Ethics Concerns in College Basketball Officiating

Once again, I feel compelled to make a comparison between college and high school. When living in Iowa during my professional baseball umpire career, I officiated games in the Division 3 Iowa Conference. I understand the different challenges of college with the increased speed, greater athletic ability, and play above the rim.

Unfortunately, from what I am hearing this year more than ever before, coaches are complaining whenever an official makes a call out of their primary coverage area. Let’s not allow the pressure of college coaches to prevent necessary calls from being made. My observations tell me that an increasing number of fouls that should be called are not being called. Excessive contact where one of the players is more at fault for the contact and his team benefits must be called when it is in your field vision cone.

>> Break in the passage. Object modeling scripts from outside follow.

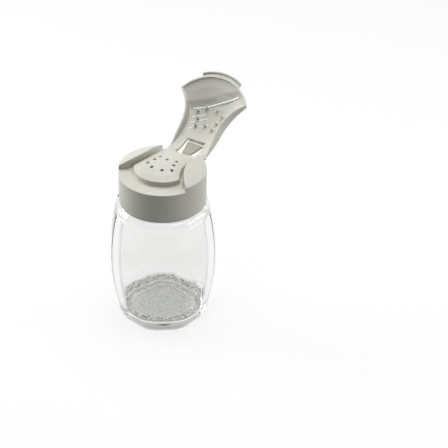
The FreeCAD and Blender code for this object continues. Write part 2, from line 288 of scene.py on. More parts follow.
def satinPlastic(name, finish):
    # Semi-matt polypropylene in the given tints
    material = bpy.data.materials.new(name)
    material.use_nodes = True
    tree = material.node_tree
    shader = tree.nodes["Principled BSDF"]
    grain = addNode(tree, "ShaderNodeGroup", {"node_tree": grainGroup})
    grain.inputs["Grain Scale"].default_value = finish["grainScale"]
    grain.inputs["Mottle Scale"].default_value = finish["mottleScale"]
    rub = addNode(tree, "ShaderNodeGroup", {"node_tree": edgeGroup})
    base = addNode(tree, "ShaderNodeMix", {"data_type": "RGBA"},
                   {0: grain.outputs["Mottle"], 6: finish["dark"], 7: finish["light"]})
    worn = addNode(tree, "ShaderNodeMix", {"data_type": "RGBA"},
                   {0: rub.outputs["Rub"], 6: base.outputs[2], 7: finish["rubbed"]})
    tree.links.new(worn.outputs[2], shader.inputs["Base Color"])
    rough = addNode(tree, "ShaderNodeMapRange", None,
                    {"Value": grain.outputs["Mottle"], "To Min": finish["roughLow"],
                     "To Max": finish["roughHigh"]})
    tree.links.new(rough.outputs["Result"], shader.inputs["Roughness"])
    bump = addNode(tree, "ShaderNodeBump", None,
                   {"Height": grain.outputs["Height"], "Distance": finish["grainDepth"],
                    "Strength": finish["grainStrength"]})
    tree.links.new(bump.outputs["Normal"], shader.inputs["Normal"])
    shader.inputs["IOR"].default_value = finish["ior"]
    shader.inputs["Specular IOR Level"].default_value = finish["specular"]
    return material


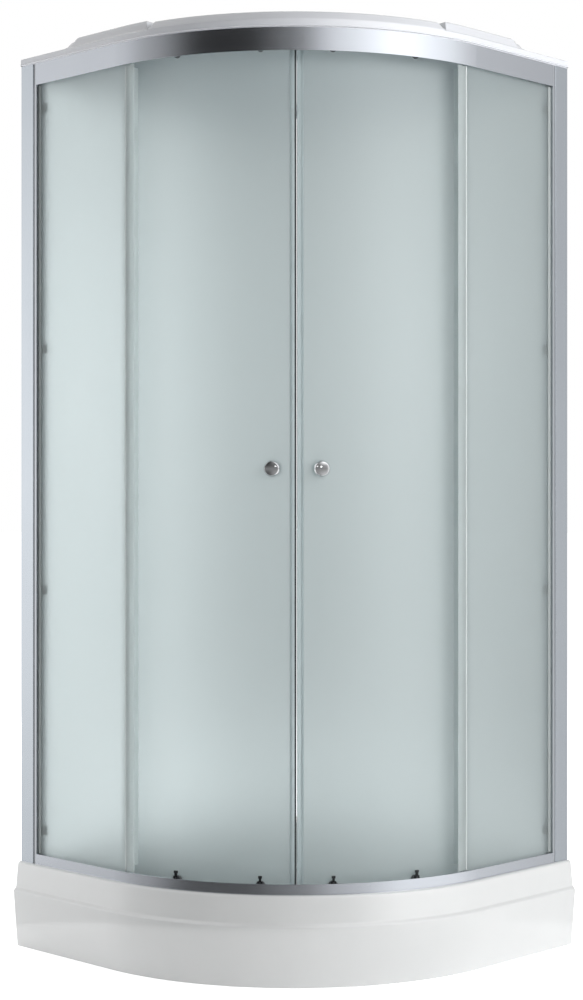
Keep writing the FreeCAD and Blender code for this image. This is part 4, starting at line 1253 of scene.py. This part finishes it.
    def screw_places(self) -> list[tuple[float, float, float]]:
        """Give each screw's plan position and the height of the boss over it."""
        deep, low = 27.5, self.rim - 1
        places = []
        for angle in (-18, 18):
            point = PLAN.seat(angle, deep, 0).translation / MM
            places.append((point.x, point.y, low + self.rise))
        for along, height in ((110, low), (235, low + self.pad_rise)):
            x, y = -PLAN.wall + along, -PLAN.reach + deep
            places += [(x, y, height), (-y, -x, height)]
        return places

    def screws(self) -> None:
        """Build the roof's screws, with their heads under the head rail's web."""
        mesh = bmesh.new()
        for x, y, _ in self.screw_places():
            Screw(Vector((x, y, self.base - 1.5)), Vector((0, 0, 1)), 3.0, 2.0, 1.45, 11).add_to(mesh)
        self.shop.place("roof_fixings", mesh, "enclosure", "zinc_steel", instead_of=["roof_screws"])


# ------------------------------------------------------------------------------------------------- doors


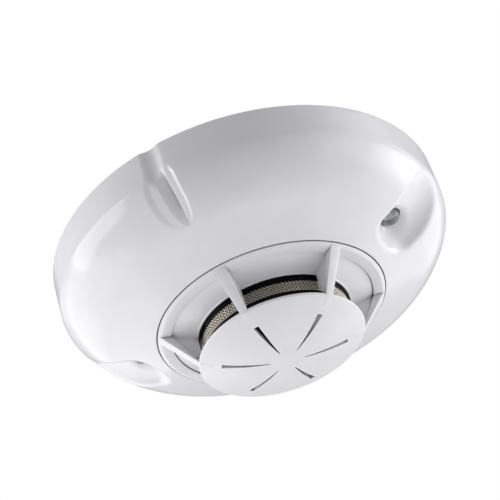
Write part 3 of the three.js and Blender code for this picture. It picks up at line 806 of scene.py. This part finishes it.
def inner_dish():
    """The ring round the mesh frame, with a fin behind each rib."""
    dish = turned("dish", rounded([
        (DISH_LIP[0], 16, 0.2), (DISH_LIP[0], DISH_LIP[1] + 0.18, 0.08), (19.62, DISH_LIP[1] + 0.18, 0.1),
        (19.75, dish_floor_at(19.75), 0.1), (*DISH_RIM, 0.15), (DISH_RIM[0], 19, 0.2), (24.2, 19, 0.2),
        (24.2, 23.7, 0), (20.6, 24.7, 0), (20.6, 16, 0.2),
    ], 6))
    join(dish, [turned_to(dish_fin(), azimuth) for azimuth in RIB_ANGLES])
    return dress(smooth(dish, 34), "cage", "cover_plastic", ["inner_dish"])


# ------------------------------------------------------------------ mesh and its frame

def mesh_frame():
    """Black stepped rings above and below the mesh, joined by six bars inside it."""
    stepped = turned("frame", rounded([
        (17.9, 24, 0), (19.1, 24, 0.1), (19.1, 26.8, 0.16), (18.92, 26.9, 0.02), (18.92, 27.3, 0.14),
        (18.72, 27.42, 0.02), (MESH_RADIUS, 27.6, 0.1), (MESH_RADIUS, 28.05, 0.15), (17.9, 28.05, 0.1),
    ], 5))
    lower = ring("lower", 17.9, MESH_RADIUS, MESH_BOTTOM + 0.1, 32.75, 0.18)
    bars = [sector("bar", 17.9, 18.3, azimuth, 3, 27.5, 32.5) for azimuth in RIB_ANGLES]
    join(stepped, [lower, *bars])
    stepped.name = "mesh_carrier"
    return dress(smooth(stepped), "cage", "frame_plastic", ["mesh_frame"])


def woven_mesh():
    """Two families of wires that run at 45 degrees round the ring, over and under each other."""
    middle = MESH_RADIUS - 0.15
    top, bottom = MESH_TOP - 0.1, MESH_BOTTOM + 0.1
    wires = round(2 * math.pi * middle / (WEAVE_PITCH * math.sqrt(2)))
    step_angle = 2 * math.pi / wires
    crossing = middle * step_angle / 2
    steps, sides = 4 * math.ceil((bottom - top) / crossing), 6
    depth = np.linspace(0, bottom - top, steps + 1)
    turn = np.arange(sides) * 2 * math.pi / sides
    vertices, faces = [], []
    for direction in (1, -1):
        wave = direction * WIRE_RADIUS * np.cos(math.pi * depth / crossing)
        for wire in range(wires):
            azimuth = wire * step_angle + direction * depth / middle
            radial = np.stack([np.cos(azimuth), np.sin(azimuth), 0 * azimuth], 1)
            around = np.stack([-np.sin(azimuth), np.cos(azimuth), 0 * azimuth], 1)
            across = (around - direction * np.array((0, 0, 1))) / math.sqrt(2)
            centre = radial * (middle + wave)[:, None] + np.outer(top + depth, (0, 0, 1))
            first = len(vertices) * sides * (steps + 1)
            circle = centre[:, None] + WIRE_RADIUS * (
                radial[:, None] * np.cos(turn)[:, None] + across[:, None] * np.sin(turn)[:, None]
            )
            vertices.append(circle.reshape(-1, 3))
            for row in range(steps):
                for side in range(sides):
                    a = first + row * sides + side
                    b = first + row * sides + (side + 1) % sides
                    faces.append((a, b, b + sides, a + sides))
            faces.append(tuple(first + side for side in range(sides - 1, -1, -1)))
            faces.append(tuple(first + steps * sides + side for side in range(sides)))
    mesh = make_mesh("woven_mesh", np.concatenate(vertices), faces)
    return dress(smooth(mesh, 60), "cage", "woven_steel", ["insect_mesh"])


# ------------------------------------------------------------------ indicator lamps

def indicator(azimuth, number):
    """A clear lamp with a flange."""
    shoulder = LED_TIP - LED_RADIUS
    dome = [
        (LED_RADIUS * math.cos(a), shoulder + LED_RADIUS * math.sin(a))
        for a in np.linspace(0, math.pi / 2, 16)
    ]
    flange = LED_RADIUS + 0.4
    outline = [(0, LED_TOP), (flange, LED_TOP), (flange, LED_TOP + 1), (LED_RADIUS, LED_TOP + 1.05), *dome]
    lens = turned("lens", outline, 64)
    lens.data.transform(Matrix.Translation((LED_OUT * MM, 0, 0)))
    turned_to(lens, azimuth)
    lens.name = f"lamp_lens_{number}"
    return dress(smooth(lens, 45), "head", "clear_lens", [f"indicator_led_{number}"])


def lamp_inside(azimuth, number):
    """A reflector cup on one lead and a flat post on the other."""
    cup = turned("cup", [(0, 13.4), (0.9, 13.4), (1.15, 14.6), (1.0, 14.6), (0.5, 13.9), (0, 13.9)], 32)
    anvil = prism("anvil", rectangle(0.25, 0, 1.5, 0.5), LED_TOP + 0.4, 13.6)
    flag = prism("flag", [(-1.5, 12.6), (-0.9, 11), (-1.5, 11), (-1.9, 12.6), (-1.9, 14.2), (-1.35, 14.2)],
                 -0.25, 0.25, upright=False)
    join(cup, [anvil, flag])
    cup.name = f"lamp_leads_{number}"
    cup.data.transform(Matrix.Translation((0, 0, -0.4 * MM)) @ Matrix.Rotation(math.radians(70), 4, "Z"))
    cup.data.transform(Matrix.Translation((LED_OUT * MM, 0, 0)))
    return dress(smooth(turned_to(cup, azimuth)), "head", "component_metal")


# ------------------------------------------------------------------ base and chassis

def base_plate():
    """The moulding on the ceiling: rim, cable collar, bayonet ledges, screw slots."""
    depth = drop_range("base_plate")[1]
    radius = reach("base_plate")
    body = turned("base", [
        (15, 0), (radius, 0), (radius, depth), (44.8, depth),
        (44.8, 1.8), (16.4, 1.8), (16.4, 4), (15, 4),
    ], 180)
    additions = []
    for azimuth in LUG_ANGLES:
        additions.append(sector("ledge", 42.3, 45.3, azimuth, 9, 4.4, depth))
        additions.append(sector("stop", 42.3, 45.3, azimuth + 9.9, 1.3, 1, depth, 3))
    join(body, additions)
    cutters = [turned_to(post("hole", 2, 30, 0, -1, 3), 63 + 90 * i) for i in range(4)]
    for azimuth in (90, 270):
        half = 2.6
        ends = [
            (30 + 3 * side + half * math.cos(a), half * math.sin(a))
            for side, start in ((1, -math.pi / 2), (-1, math.pi / 2))
            for a in np.linspace(start, start + math.pi, 17)
        ]
        cutters.append(turned_to(prism("fixing_slot", ends, -1, 3), azimuth))
    cut(body, cutters)
    bevel(body, 0.15, 50)
    body.name = "ceiling_base"
    return dress(smooth(body), "base", "base_plastic", ["base_plate"])


def head_chassis():
    """The head's back plate, with its bayonet wall and lugs."""
    top, bottom = 6.4, 8.2
    radius = reach("head_chassis")
    body = turned("chassis", [(0, top), (radius, top), (radius, bottom), (0, bottom)], 180)
    additions = [ring("wall", 40.4, 42, 2.4, top + 0.5, 0, 180)]
    for azimuth in LUG_ANGLES:
        additions.append(sector("lug", 41.6, 44.5, azimuth, 8, 2.4, 4.1))
    join(body, additions)
    cutters = []
    for azimuth in range(43, 403, 90):
        cutters.append(turned_to(prism("contact_slot", rectangle(28.1, 0, 1.2, 5.6), 5, 9), azimuth))
    for azimuth in COVER_SCREW_ANGLES:
        seat = turned("seat", [(0, 5), (2.9, 5), (2.9, top), (1.6, 7.7), (1.6, 9), (0, 9)], 32)
        seat.data.transform(Matrix.Translation((COVER_SCREW_RADIUS * MM, 0, 0)))
        cutters.append(turned_to(seat, azimuth))
    cut(body, cutters)
    bevel(body, 0.12, 50)
    body.name = "chassis_plate"
    return dress(smooth(body), "head", "base_plastic", ["head_chassis"])


# ------------------------------------------------------------------ stage

SURROUND_AS_SEEN = 1.0
SURROUND_AS_LIGHT = 0.245


def add_floor():
    """A pale floor well below the detector, which hangs as it does on a ceiling."""
    radius, drop = 3000, 900
    outline = [(radius * math.cos(a), radius * math.sin(a)) for a in np.linspace(0, 2 * np.pi, 97)[:-1]]
    floor = prism("floor", outline, drop, drop + 10)
    shader = Shader("floor_paint", (0.9, 0.9, 0.9), 0.8)
    mottle = shader.spread(shader.noise(80, 4), 0, 1, 0.3, 0.7)
    shader.feed("Base Color", shader.blend(mottle, (0.88, 0.88, 0.88), (0.92, 0.92, 0.92)))
    floor.data.materials.append(shader.material)


def add_softbox(name, azimuth, elevation, size, power, colour=(1, 1, 1), distance=1.0):
    """A square light at an azimuth and elevation as seen from the detector, facing it."""
    data = bpy.data.lights.new(name, "AREA")
    data.shape = "SQUARE"
    data.size = size
    data.energy = power
    data.color = colour
    light = bpy.data.objects.new(name, data)
    light.visible_camera = False
    bpy.context.scene.collection.objects.link(light)
    azimuth, elevation = math.radians(azimuth), math.radians(elevation)
    away = Vector((
        math.sin(azimuth) * math.cos(elevation),
        -math.cos(azimuth) * math.cos(elevation),
        math.sin(elevation),
    ))
    light.location = away * distance
    light.rotation_euler = (-away).to_track_quat("-Z", "Y").to_euler()


def add_surroundings():
    """A plain pale surround: white behind the object, softer as a light on it."""
    world = bpy.data.worlds.new("surround")
    bpy.context.scene.world = world
    world.use_nodes = True
    nodes, links = world.node_tree.nodes, world.node_tree.links
    background = nodes["Background"]
    background.inputs["Color"].default_value = (1, 1, 1, 1)
    path = nodes.new("ShaderNodeLightPath")
    level = nodes.new("ShaderNodeMapRange")
    level.inputs["To Min"].default_value = SURROUND_AS_LIGHT
    level.inputs["To Max"].default_value = SURROUND_AS_SEEN
    links.new(path.outputs["Is Camera Ray"], level.inputs["Value"])
    links.new(level.outputs["Result"], background.inputs["Strength"])


# ------------------------------------------------------------------ the scene

add_camera()
dome_cover()
protective_cage()
inner_dish()
mesh_frame()
woven_mesh()
for azimuth, number in ((SCOOP_AZIMUTH, 1), (SCOOP_AZIMUTH + 180, 2)):
    indicator(azimuth, number)
    lamp_inside(azimuth, number)
base_plate()
head_chassis()

for cad_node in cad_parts.values():
    slot = cad_node.material_slots[0]
    slot.material = finishes[slot.material.name]

add_floor()
add_softbox("right", 122, -2, 0.28, 0.6)
add_softbox("right_glow", 115, -4, 0.55, 1.8)
add_softbox("right_wide", 103, 6, 1.3, 5.5)
add_softbox("right_back", 142, -18, 1.2, 4.2)
add_softbox("left", -60, 8, 0.85, 5.8)
add_softbox("left_high", -90, 35, 1.2, 1.4)
add_softbox("left_back", -108, -27, 1.4, 7.2)
add_softbox("overhead", 0, 90, 2, 15.5, (0.92, 0.97, 1), 2.6)
add_surroundings()
bpy.context.scene.view_settings.view_transform = "Standard"
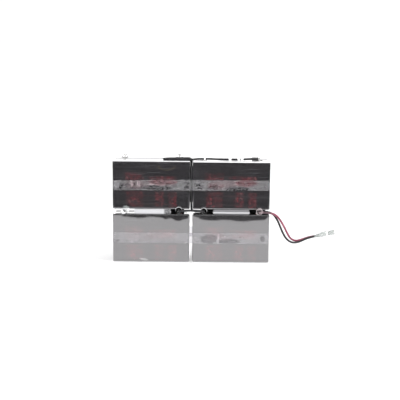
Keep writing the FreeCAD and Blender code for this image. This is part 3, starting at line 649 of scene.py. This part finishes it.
def lead_material():
    g = Net("m_plate_lead")
    n1 = g.noise(0.6, 5.0, 0.65)
    plates = g.add("TexWave", {"wave_type": "BANDS", "bands_direction": "X"},
                   {"Vector": g.mm, "Scale": 0.18, "Distortion": 0.4}).outputs[1]
    col = g.mix(plates, (0.20, 0.20, 0.22), g.mix(n1, (0.62, 0.62, 0.60), (0.74, 0.74, 0.72)))
    return g.finish(g.shader({"Base Color": col, "Roughness": g.plus(0.5, g.mul(n1, 0.3)),
                              "Normal": g.bump(g.plus(g.mul(plates, 0.3), g.mul(n1, 0.05)))}))


M_RUBBER = rubber_material()
M_TIN = tin_material("m_tinned_tab", (0.74, 0.73, 0.70))
M_CRIMP = tin_material("m_tinned_connector", (0.80, 0.80, 0.79))
M_SEAL = seal_material()
M_LEAD = lead_material()


def vinyl_material(name, body, low, high, rough=0.16, glow=0.0):
    """Clear soft vinyl: a film that gets milkier where it is seen edge on; glow is emission, a painted light."""
    g = Net(name)
    n1 = g.noise(0.35, 4.0, 0.6)
    n2 = g.noise(1.6, 3.0, 0.6)
    lw = g.add("LayerWeight", {}, {"Blend": 0.45}).outputs["Facing"]
    milk = g.plus(g.lin(lw, 0.0, 1.0, low, high), g.mul(g.sub(n1, 0.5), 0.25))
    milk = g.math("MINIMUM", g.math("MAXIMUM", milk, 0.05), 0.95)
    h = g.plus(g.mul(n1, 0.25), g.mul(n2, 0.04))
    s = g.shader({"Base Color": g.mix(n1, body, tuple(c * 0.9 for c in body)),
                  "Roughness": g.plus(rough, g.mul(n2, 0.12)), "IOR": 1.5, "Normal": g.bump(h),
                  "Emission Color": (1.0, 1.0, 1.0), "Emission Strength": glow})
    tr = g.add("BsdfTransparent", {}, {"Color": (0.95, 0.96, 0.955)}).outputs[0]
    mx = g.add("MixShader", {}, {0: milk, 1: tr, 2: s})
    g.m.blend_method = "HASHED" if hasattr(g.m, "blend_method") else None
    return g.finish(mx.outputs[0])


def boot_material():
    """Lower row's boots: clear vinyl, with painted shade, near black, on the inner walls and lower halves
    of the two middle ones, milky at the two outer ones, the left one nearly white."""
    g = Net("m_boot_vinyl")
    n1 = g.noise(0.35, 4.0, 0.6)
    n2 = g.noise(1.6, 3.0, 0.6)
    left = g.step(g.x, -110.0, -100.0, 1.0, 0.0)
    right = g.step(g.x, 100.0, 110.0)
    mid = g.inv(g.plus(left, right))
    xc = g.mixf(g.step(g.x, -1.0, 1.0), -24.3, 24.9)
    zc = g.mixf(g.step(g.x, -1.0, 1.0), 106.2, 105.2)
    dx, dz = g.sub(g.x, xc), g.sub(g.z, zc)
    # painted shade: the inner walls and the lower half of the two middle boots are made near black and opaque
    inner = g.mul(mid, g.step(g.plus(g.mul(dx, g.nx), g.mul(dz, g.nz)), -0.6, -0.1, 1.0, 0.0))
    low = g.mul(mid, g.step(dz, -1.5, 1.0, 1.0, 0.0))
    black = g.top_of(inner, low)
    lw = g.add("LayerWeight", {}, {"Blend": 0.45}).outputs["Facing"]
    milk = g.plus(g.lin(lw, 0.0, 1.0, 0.06, 0.34), g.mul(g.sub(n1, 0.5), 0.25))
    crown = g.mul(left, g.step(g.z, 108.2, 109.8))
    milk = g.mixf(left, milk, g.mixf(crown, 0.90, 0.55))
    milk = g.mixf(mid, milk, 0.80)
    milk = g.mixf(right, milk, 0.82)
    milk = g.mixf(black, milk, 0.96)
    milk = g.math("MINIMUM", g.math("MAXIMUM", milk, 0.05), 0.96)
    col = g.mix(mid, g.mix(n1, (0.80, 0.82, 0.815), (0.70, 0.72, 0.715)), g.mix(n1, (0.42, 0.425, 0.43), (0.33, 0.33, 0.335)))
    col = g.mix(right, col, g.mix(n1, (0.42, 0.375, 0.38), (0.33, 0.295, 0.30)))
    col = g.mix(left, col, g.mix(n1, (0.80, 0.80, 0.81), (0.70, 0.705, 0.71)))
    col = g.mix(crown, col, g.mix(n1, (0.22, 0.24, 0.235), (0.16, 0.175, 0.17)))
    col = g.mix(black, col, (0.010, 0.010, 0.010))
    h = g.plus(g.mul(n1, 0.25), g.mul(n2, 0.04))
    s1 = g.shader({"Base Color": col, "Roughness": g.plus(0.18, g.mul(n2, 0.12)), "IOR": 1.5,
                   "Specular IOR Level": 0.4, "Normal": g.bump(h)})
    tr = g.add("BsdfTransparent", {}, {"Color": (0.95, 0.96, 0.955)}).outputs[0]
    return g.finish(g.add("MixShader", {}, {0: milk, 1: tr, 2: s1}).outputs[0])


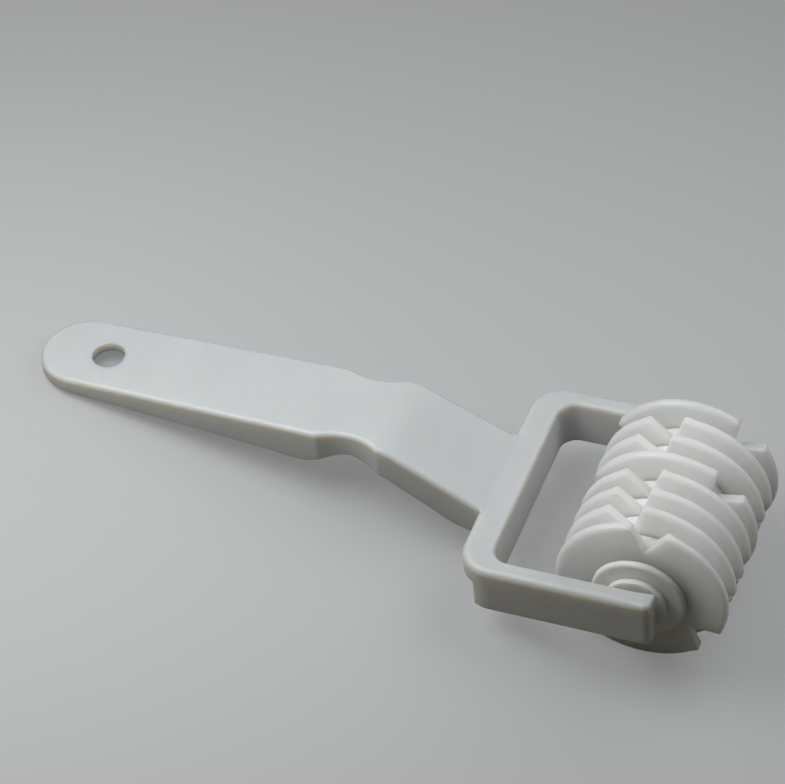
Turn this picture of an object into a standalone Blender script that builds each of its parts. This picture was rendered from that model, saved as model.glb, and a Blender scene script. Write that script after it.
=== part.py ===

Yes, you should give your partner(s) a chance to call this contact, but do not let it go unwhistled because a coach might complain.

Once again, we must remember that coaches generally do not know the rules as wells as most officials. Coaches do not have trained officiating eyes. They watch the ball while we focus much of our officiating attention on defensive positioning and the feet of the player in possession of the ball.

MY BIGGEST CONCERN

Of a much greater concern is what I have begun hearing more often over the past couple years. Officiating supervisors at the college level are expecting officials to be aware of and adjust to the number of team fouls. Yes, you heard me correctly. Supervisors are not using the rulebook, official interpretations, and points of emphasis to primarily direct their teaching.

Having attended many University of Maine women’s bsaketball games over the past two years, I have seen blatant, even hard fouls not being called. Now that I have begun to focus on this potential misdirection, I have seen an obvous pattern in these occurrences. The foul that goes uncalled happens when the defending team has committed three or four team fouls more than their opponent. How can coaches agree to this? Maybe if coaches realized what officials are being told, they would begin to stop pointing to the team fouls on the scoreboard and solely share their opinions based on the contact.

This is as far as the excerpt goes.